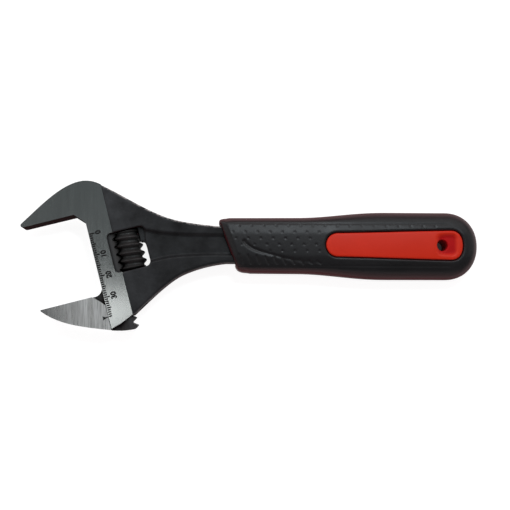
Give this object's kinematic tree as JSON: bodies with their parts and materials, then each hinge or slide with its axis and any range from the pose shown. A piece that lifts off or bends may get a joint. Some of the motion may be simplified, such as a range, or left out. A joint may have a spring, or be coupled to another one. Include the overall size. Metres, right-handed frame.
{
  "type": "adjustable wrench",
  "caption": "Adjustable wrench with a wide worm-driven sliding jaw, etched millimetre scale and a soft two-material grip with a hanging hole.",
  "frame": {"origin": "centre of the hanging hole, halfway through the thickness", "axes": "+X along the handle to the butt end, the jaws at -X; +Y to the fixed-jaw side; +Z out of the scale face that looks up when the wrench lies flat"},
  "size_m": [0.2136, 0.0693, 0.0156],
  "materials": {
    "black_steel": "black phosphated forging, ground jaws",
    "ground_steel": "ground",
    "worm_steel": "black phosphated",
    "pin_steel": "turned",
    "spring_steel": "drawn wire",
    "red_plastic": "satin hard plastic",
    "black_rubber": "soft moulded grip"
  },
  "bodies": {
    "frame": {"body": "black_steel", "worm_pin": "pin_steel", "worm_spring": "spring_steel", "grip_core": "red_plastic", "grip_sleeve": "black_rubber"},
    "jaw": {"movable_jaw": "ground_steel"},
    "knurl": {"worm": "worm_steel"}
  },
  "joints": [
    {"name": "jaw_slide", "type": "slide", "parent": "frame", "child": "jaw", "axis": [0.247, -0.969, 0], "range_m": [-0.03895, 0.001]},
    {"name": "worm_spin", "type": "hinge", "parent": "frame", "child": "knurl", "pos_m": [-0.14588, -0.00221, 0], "axis": [0.247, -0.969, 0], "range_deg": [-3880, 105]}
  ],
  "couplings": [
    {"joint": "worm_spin", "follows": "jaw_slide", "rad_per_m": 1735.7}
  ]
}
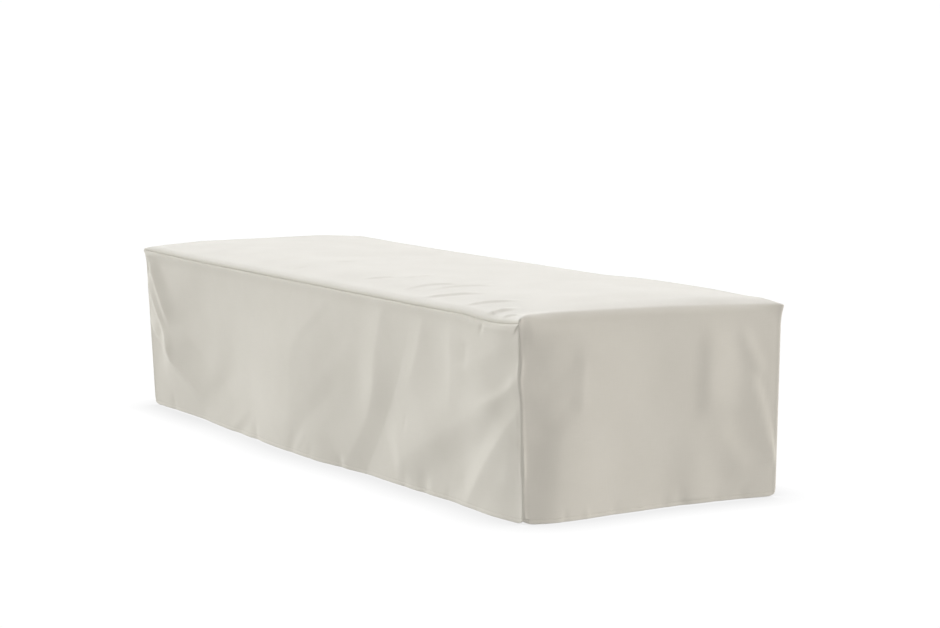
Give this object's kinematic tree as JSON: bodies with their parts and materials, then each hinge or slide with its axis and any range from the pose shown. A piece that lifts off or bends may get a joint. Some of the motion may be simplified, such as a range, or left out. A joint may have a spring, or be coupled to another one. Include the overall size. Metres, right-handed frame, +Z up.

=-=-=-=-=

Job: Exact copies of all the records are required.

Result of the exercise:
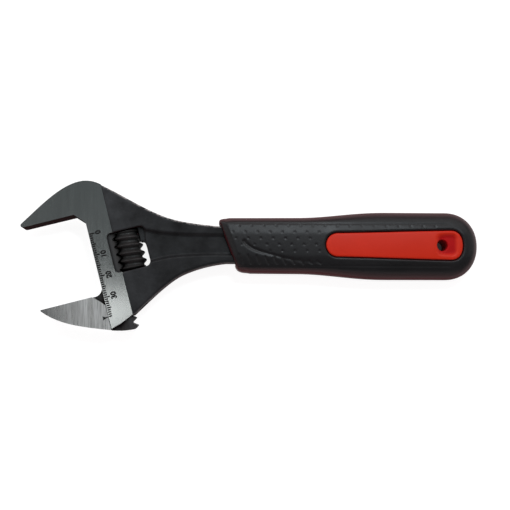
Give this object's kinematic tree as JSON: bodies with their parts and materials, then each hinge or slide with its axis and any range from the pose shown. A piece that lifts off or bends may get a joint. Some of the motion may be simplified, such as a range, or left out. A joint may have a spring, or be coupled to another one. Include the overall size. Metres, right-handed frame.
{
  "type": "adjustable wrench",
  "caption": "Adjustable wrench with a wide worm-driven sliding jaw, etched millimetre scale and a soft two-material grip with a hanging hole.",
  "frame": {"origin": "centre of the hanging hole, halfway through the thickness", "axes": "+X along the handle to the butt end, the jaws at -X; +Y to the fixed-jaw side; +Z out of the scale face that looks up when the wrench lies flat"},
  "size_m": [0.2136, 0.0693, 0.0156],
  "materials": {
    "black_steel": "black phosphated forging, ground jaws",
    "ground_steel": "ground",
    "worm_steel": "black phosphated",
    "pin_steel": "turned",
    "spring_steel": "drawn wire",
    "red_plastic": "satin hard plastic",
    "black_rubber": "soft moulded grip"
  },
  "bodies": {
    "frame": {"body": "black_steel", "worm_pin": "pin_steel", "worm_spring": "spring_steel", "grip_core": "red_plastic", "grip_sleeve": "black_rubber"},
    "jaw": {"movable_jaw": "ground_steel"},
    "knurl": {"worm": "worm_steel"}
  },
  "joints": [
    {"name": "jaw_slide", "type": "slide", "parent": "frame", "child": "jaw", "axis": [0.247, -0.969, 0], "range_m": [-0.03895, 0.001]},
    {"name": "worm_spin", "type": "hinge", "parent": "frame", "child": "knurl", "pos_m": [-0.14588, -0.00221, 0], "axis": [0.247, -0.969, 0], "range_deg": [-3880, 105]}
  ],
  "couplings": [
    {"joint": "worm_spin", "follows": "jaw_slide", "rad_per_m": 1735.7}
  ]
}
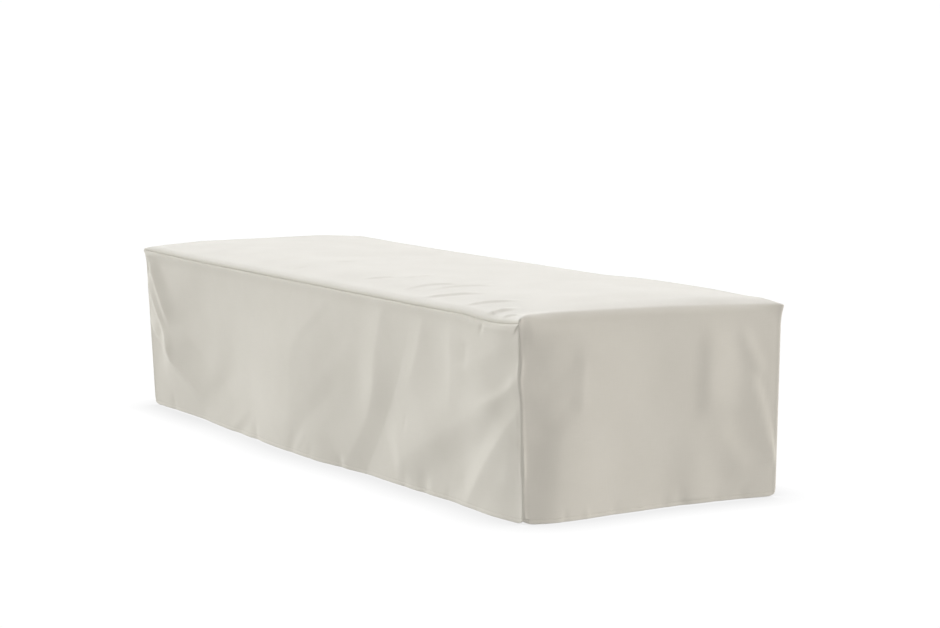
Give this object's kinematic tree as JSON: bodies with their parts and materials, then each hinge or slide with its axis and any range from the pose shown. A piece that lifts off or bends may get a joint. Some of the motion may be simplified, such as a range, or left out. A joint may have a spring, or be coupled to another one. Include the overall size. Metres, right-handed frame, +Z up.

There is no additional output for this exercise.